Discovery with models is perhaps most typical for EDM. It is described by Baker as:
In discovery with models, a model of a phenomenon is developed through any process that can be validated in some fashion, and this model is then used as a component in another analysis, such as prediction or relationship mining. (…) supporting sophisticated analyses such as which learning material sub-categories of students will most benefit from (Beck & Mostow, 2008), how different types of student behavior impact students’ learning in different ways (Cocea et al., 2009) and how variation sin intelligent tutor design impact students’ behavior over time (Jeong & Biswas, 2008).
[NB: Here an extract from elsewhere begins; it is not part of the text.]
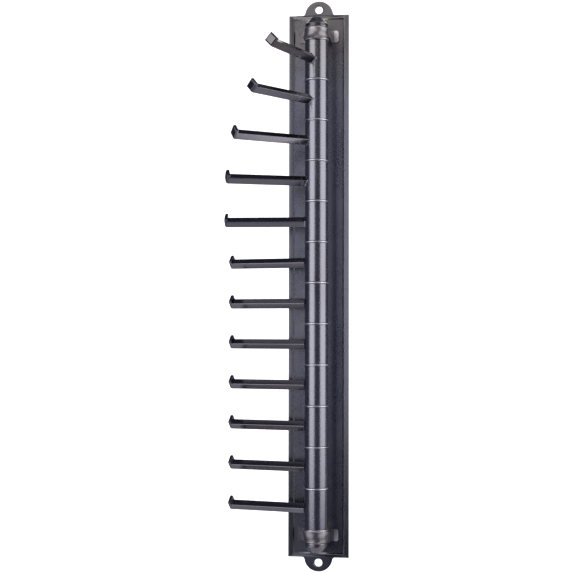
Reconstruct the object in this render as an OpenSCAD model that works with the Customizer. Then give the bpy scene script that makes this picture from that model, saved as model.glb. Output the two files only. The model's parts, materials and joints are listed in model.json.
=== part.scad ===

An interesting case study presented by Baker was an investigation of the “gaming” and “off-task behavior” (like surfing on Twitter or Facebook) during online learning tasks.  Gaming means abusing the system, such as systematic guessing, (clicking quickly on all the answer categories without thinking) or immediately hitting the “help” function.  They built an algorithm to predict when students were gaming or engaging in off-task behavior, and tuned the model by observing students.  Then they related the frequency of gaming with characteristics of a learning environment for a mathematics course.  They included 76 variables in the analysis.  Some variables such as the use of non-mathematical words in the question or the use of abstract language proved to influence significantly the degree of off-task behavior and gaming.  The next step is to improve the online tasks, based on the results of the analysis and to verify if gaming and off-task behavior drop. 
EDM methods don’t provide answers to the why question, but offer clues that can be validated by complementary qualitative analysis.  A hypothesis for the above example could be that abstract language or non-mathematical terms confuse the students or make them bored, triggering them to off-task behavior.